Of my sibling and I, it is me that has all the vulnerabilities. My sibling was (spoiler alert, I did write “was”) younger, and given all of my complicated survivorship issues, expected to easily outlive me. But there was a problem. My sibling followed the chain of false information and reasoning, from “Covid is a hoax” to “Covid is an attack on Trump,” to “I don’t trust the vaccines,” to “I put my faith in God to protect me,” to “I put my faith in God to cure me.” As I said, “spoiler alert”. I am the one writing this post, not my sibling. My younger sibling died because of all of the anti this and anti that.

The mandates are gone and as expected, all those who were “forced” to protect themselves have now made their choices to throw all precautions to the wind. Many have been infected multiple times, emboldened that they have survived each time, and therefore, will not go to any lengths to protect themselves or anyone else. As one of my friends mistakenly offered his opinion, “herd immunity is what is needed. Which I have always said, herd immunity would come at such a high cost, millions of lives, to which this person responded, “all for the cause. It is the patriotic thing to do.” I was speechless at the thought that someone claimed to have strong religious faith, was okay with sacrificing lives for the cause of the country, as opposed to following simple recommendations. And this sentiment still continues over two years later.

My goal as a long term cancer survivor, as a parent, was to see my daughters grow, become adults, start their lives. As hard as it is, and the odds that are against me doing that, Covid was not something I needed thrown in front of me, making these wishes even more challenging. Yet here I am. I need to avoid Covid so that I can be there for my daughter’s graduation just next month, fortunately, will be an outside event.

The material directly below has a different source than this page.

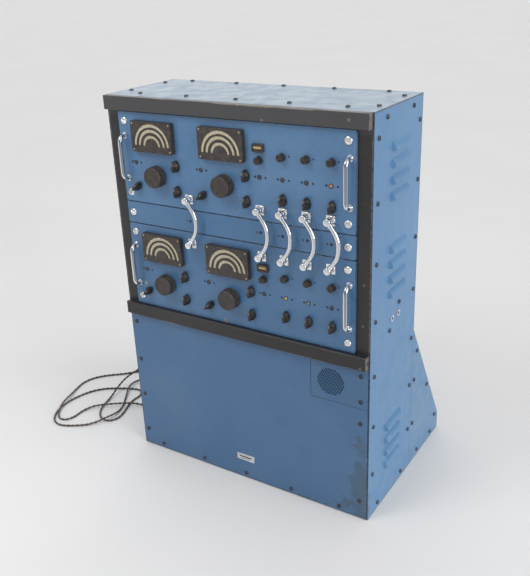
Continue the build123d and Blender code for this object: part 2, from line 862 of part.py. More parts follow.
def corner_radii(points):
    """Largest comfortable arc at each inner point, from its shorter run and its turn."""
    radii = []
    for before, corner, after in zip(points, points[1:], points[2:]):
        run_in = corner - before
        run_out = after - corner
        half_turn = radians(run_in.get_angle(run_out)) / 2
        radii.append(0.45 * min(run_in.length, run_out.length) / tan(half_turn))
    return radii


lead_radii = corner_radii(lead_points)
with BuildPart() as mains_cord:
    with BuildLine() as lead_path:
        FilletPolyline(*lead_points, radius=lead_radii)
    with BuildSketch(Plane(origin=lead_path.line @ 0, z_dir=lead_path.line % 0)):
        Circle(lead_radius)
    sweep()
save(mains_cord.part, "mains_cord")
lead_length = sum(edge.length for edge in lead_path.edges())
lead_volume = pi * lead_radius**2 * lead_length
print("lead radii", [round(radius, 1) for radius in lead_radii])
print("lead length", round(lead_length, 1))
print("lead volume", round(mains_cord.part.volume), "section times length", round(lead_volume))

# Two-blade plug, lying on its flat side with its nose away from the lead.
plug_place = lead_points[-1]
plug_heading = lead_points[-1] - lead_points[-2]
plug_heading = Vector(plug_heading.X, plug_heading.Y, 0).normalized()
plug_plane = Plane(origin=plug_place, x_dir=(plug_heading.Y, -plug_heading.X, 0), z_dir=plug_heading)
plug_body_start = plug_plane.offset(10)
with BuildPart() as mains_plug:
    with BuildSketch(plug_plane):
        Circle(lead_radius + 1)
    with BuildSketch(plug_body_start):
        Circle(6)
    loft()
    with BuildSketch(plug_body_start):
        RectangleRounded(24, 19, 5)
    extrude(amount=24)
    with BuildSketch(plug_plane.offset(34)):
        with Locations((-6.35, 0), (6.35, 0)):
            Rectangle(1.5, 6.4)
    extrude(amount=16)
save(mains_plug.part, "mains_plug")
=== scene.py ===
"""Floor-standing amateur radio transmitter: finishes, small fittings, lead, floor and light."""
from math import cos, pi, radians, sin

import bmesh
import bpy
from mathutils import Matrix, Vector


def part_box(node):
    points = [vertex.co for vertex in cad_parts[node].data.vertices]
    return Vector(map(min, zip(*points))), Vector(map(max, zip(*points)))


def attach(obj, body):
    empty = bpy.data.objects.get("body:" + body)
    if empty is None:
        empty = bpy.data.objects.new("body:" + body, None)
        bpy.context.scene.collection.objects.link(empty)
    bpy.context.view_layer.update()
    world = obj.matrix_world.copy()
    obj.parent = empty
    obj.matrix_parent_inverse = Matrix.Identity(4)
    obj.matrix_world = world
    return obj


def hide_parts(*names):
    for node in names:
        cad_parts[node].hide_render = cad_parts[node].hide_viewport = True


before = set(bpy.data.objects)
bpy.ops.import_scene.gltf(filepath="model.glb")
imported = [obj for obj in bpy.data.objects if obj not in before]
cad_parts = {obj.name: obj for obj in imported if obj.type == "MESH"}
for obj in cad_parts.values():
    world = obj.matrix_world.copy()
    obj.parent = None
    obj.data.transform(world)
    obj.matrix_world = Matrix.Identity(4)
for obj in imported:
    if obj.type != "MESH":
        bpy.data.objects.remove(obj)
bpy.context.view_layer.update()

MM = 0.001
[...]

So, I must continue to mask. I always wash my hands. I avoid crowds (in full transparency, have always hated crowds anyway). I do go places, but at “lighter” times of day when not as busy. I have just begun eating out, but only if outdoor seating available, or just do take out as I have during the whole pandemic. I have no interest in overpriced boring movies in theaters or concerts. I am pretty much doing all the things I want to do, with all the precautions. I am still free. I am still alive. That is science. Those are the facts.